IMPUNIDADE E DESCRÉDITO - EXECUTIVO DESCUMPRE JUSTIÇA E NÃO PAGA SUAS CONTAS
Justiça

IMPUNIDADE E DESCRÉDITO - EXECUTIVO DESCUMPRE JUSTIÇA E NÃO PAGA SUAS CONTAS


Cerco aos precatórios - OPINIÃO, - O Estado de S.Paulo, 30/07/2011

Milhares de brasileiros que há anos esperam receber o que o poder público lhes deve, mas não paga - descumprindo sentença judicial da qual não cabe mais recurso -, começam a vislumbrar uma nova possibilidade de, afinal, dispor do dinheiro a que legitimamente têm direito. Criado há pouco mais de um ano por resolução do Conselho Nacional de Justiça (CNJ), já está em operação o Cadastro de Entidades Devedoras Inadimplentes (Cedin), no qual ficarão registrados os governos estaduais e as prefeituras que deixarem de pagar os precatórios parcelados de acordo com a Emenda Constitucional n.º 62.

O Cedin funciona como uma espécie de Serviço de Proteção ao Crédito destinado a fiscalizar o comportamento de entidades públicas. A inscrição nesse cadastro implica a suspensão do direito do governo ou da prefeitura de contratar empréstimos e de receber transferências voluntárias de recursos da União. Além disso, o registro resulta na retenção, em valor igual ao pagamento que deixou de ser feito, das parcelas do Fundo de Participação do Estado (FPE) ou dos Municípios (FPM) a que o devedor inadimplente teria direito.

Até agora, têm sido lentos, e muitas vezes insuficientes, os passos legais e administrativos para assegurar aos credores do governo o recebimento daquilo a que têm direito. Esses credores são detentores de créditos alimentícios - diferenças salariais, aposentadorias e pensões atrasadas - ou obtiveram na Justiça o direito de receber indenizações maiores por desapropriações de imóveis. Mesmo depois de publicada a sentença judicial da qual não podem mais recorrer, os três níveis de governo protelam o quanto podem o pagamento devido, prejudicando famílias e empresas. Há atrasos de pagamentos de mais de 25 anos. O CNJ estima que os precatórios dos Estados e municípios totalizam R$ 84 bilhões.

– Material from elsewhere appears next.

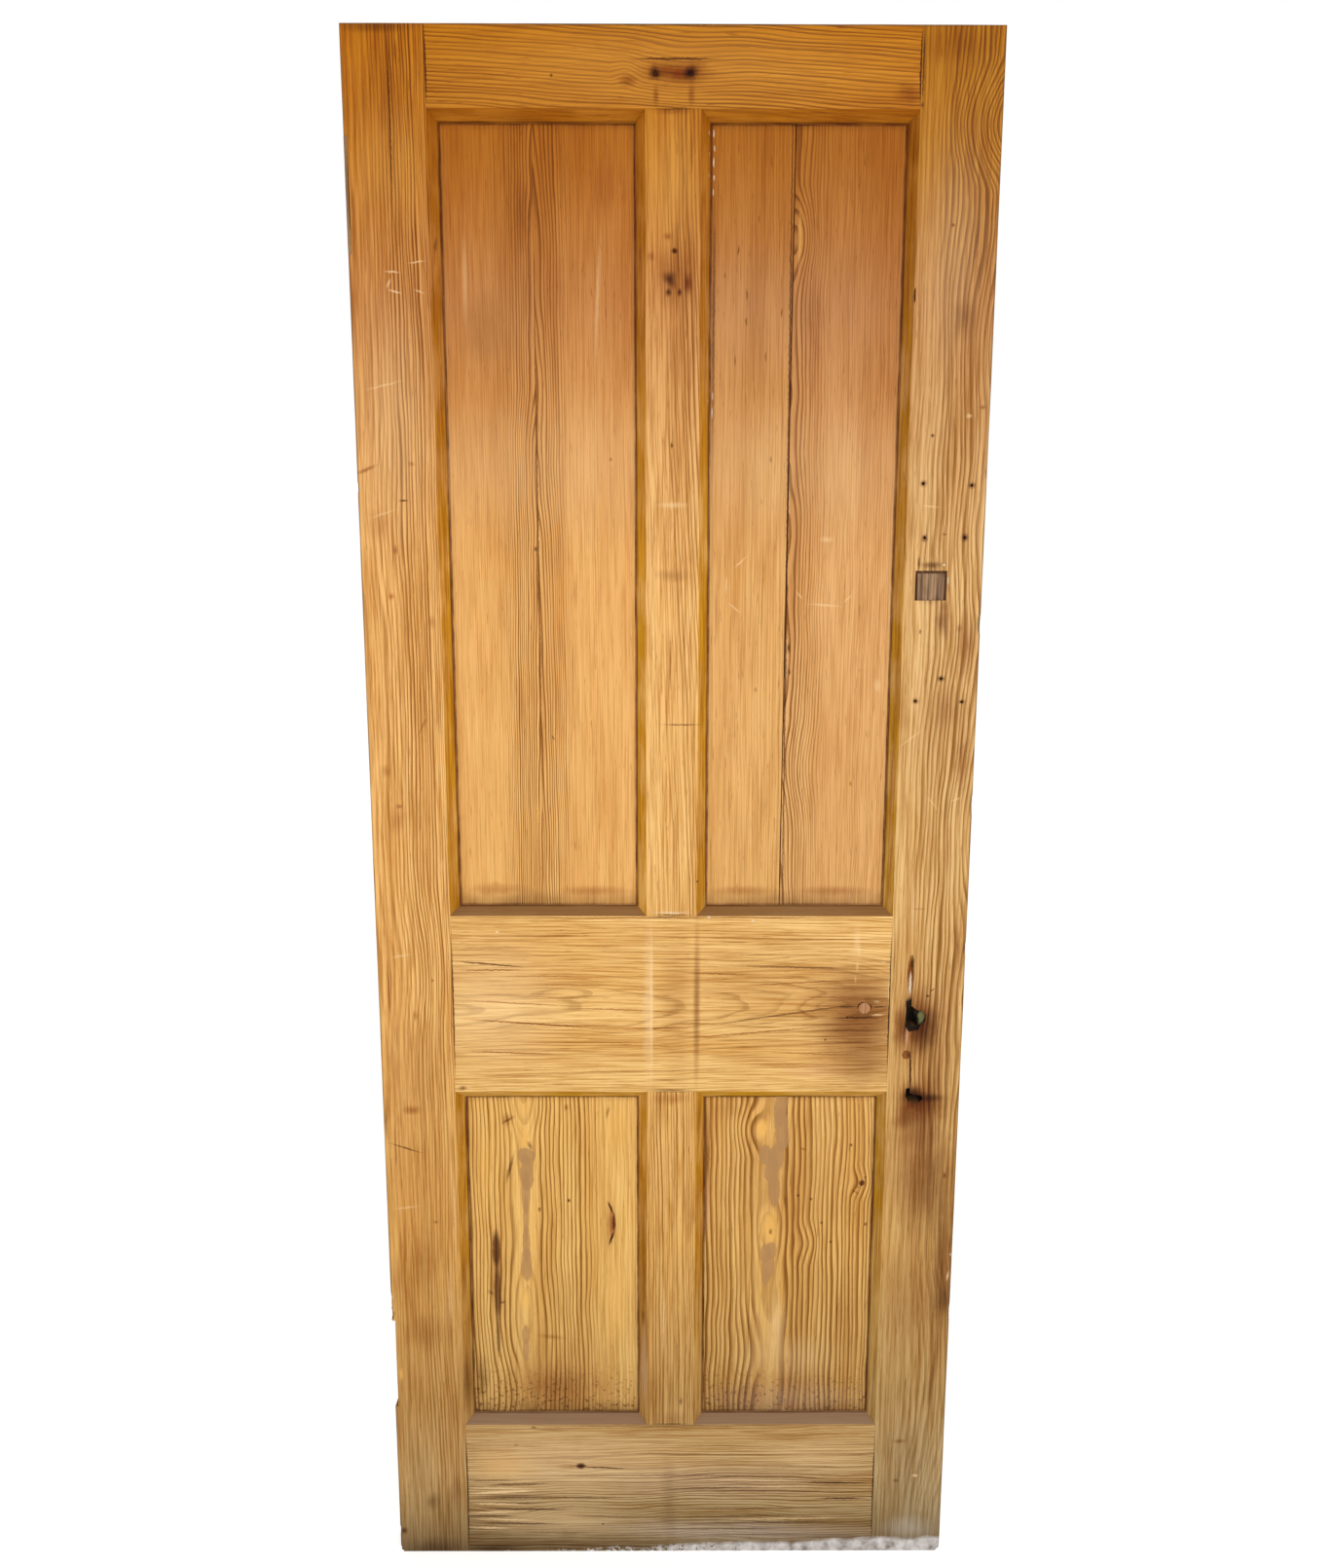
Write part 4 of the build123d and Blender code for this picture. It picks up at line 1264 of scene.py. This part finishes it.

A Emenda Constitucional n.º 62, de 2009, estabeleceu regras mais objetivas - embora excessivamente favoráveis ao poder público, razão pela qual foi chamada de "emenda do calote" - para esse pagamento, entre as quais o estabelecimento de valor mínimo a ser reservado em cada exercício para essa finalidade e a transferência para o Poder Judiciário da responsabilidade de controlar a quitação dos precatórios.

Mas, sob a alegação de que a emenda não estava regulamentada, diversos Estados e prefeituras a vinham descumprindo. A resolução baixada em junho do ano passado pelo CNJ regulamentou a emenda e criou o Cedin, cujo funcionamento começa a dar um sentido prático às medidas legais já aprovadas.

"Basta que o presidente de um Tribunal de Justiça informe ao CNJ que um município ou Estado está inadimplente com o parcelamento dos precatórios para determinarmos a retenção de quantia equivalente do FPE ou do FPM", disse ao jornal Valor o ministro do Tribunal Superior do Trabalho Ives Gandra Martins Filho, que coordenou os estudos para a elaboração da resolução do CNJ.

Cabe aos tribunais fornecer as informações essenciais - como valor, data da sentença e o montante não pago em cada exercício - que constituirão o Sistema de Gestão de Precatórios, por meio do qual o Judiciário acompanhará com precisão a quitação dos valores devidos pelo poder público. O Cedin faz parte desse sistema. Isso significa que, em algum momento, o governo ou prefeitura inadimplente será inscrito no sistema.

É claro que os inadimplentes continuarão fazendo o que for possível para retardar ao máximo seu registro no cadastro da Justiça, que lhes resultará em sanções financeiras. Muitos nem declaram os precatórios no valor de sua dívida consolidada líquida, importante indicador utilizado pela Secretaria do Tesouro para analisar as finanças de Estados e municípios e para a fixação do limite de endividamento estabelecido pela Lei de Responsabilidade Fiscal. Se os precatórios fossem incluídos, a dívida dos Estados e municípios seria 20% maior e alcançaria hoje R$ 493,2 bilhões, como mostrou o jornal Valor. É mais uma artimanha de que os governantes se valem para adiar o pagamento de precatórios.